I love CC, but this is one of its biggest underlying problems. Its reason for existence is to give people a way to make clear the terms under which they can share content. But those terms aren’t particularly clear to either the people creating CC content or using it.
It’s torn between the twin aims of making sharing simple and making it precise. That lack of precision is one thing that scares away media companies (and their lawyers) from embracing CC. (Lawyers don’t like legal agreements about which someone can say “no one has ever defined” the single most important term, even though that statement’s a bit of an exaggeration.) But making the licenses more specific and complex would likely scare away some users who don’t want to read through a legal treatise to share their Flickr photo.

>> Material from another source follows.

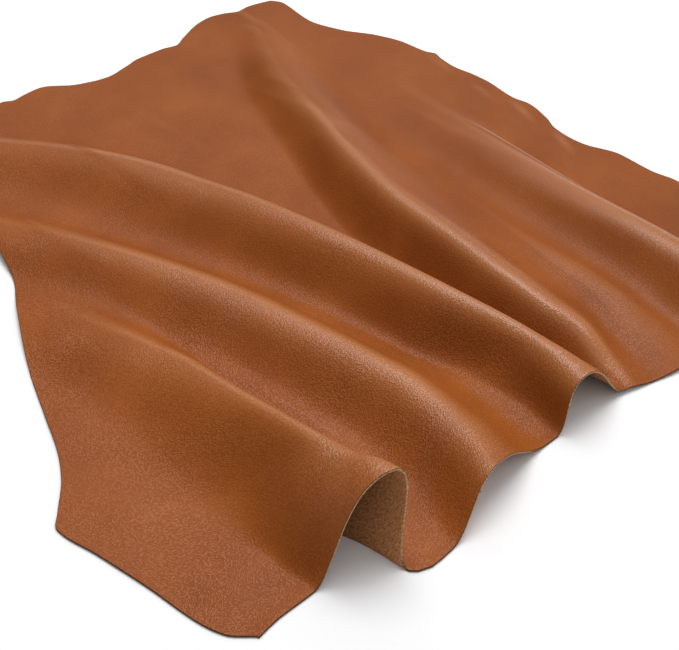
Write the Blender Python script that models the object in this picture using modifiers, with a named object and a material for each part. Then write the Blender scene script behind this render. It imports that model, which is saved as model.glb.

Indeed, CC’s recommendations for those dealing with these dueling definitions, in one sense, amount to “deal with it”:
licensors should expect some uses of their works that would not meet the most stringently conservative definition of noncommercial, and licensees who are uncertain of whether their use is noncommercial should find a work to use that does unambiguously allow commercial use…
In any event, despite that complication, bravo to Wired for wandering into this space and, perhaps, illustrating a possible business case for openness and sharing.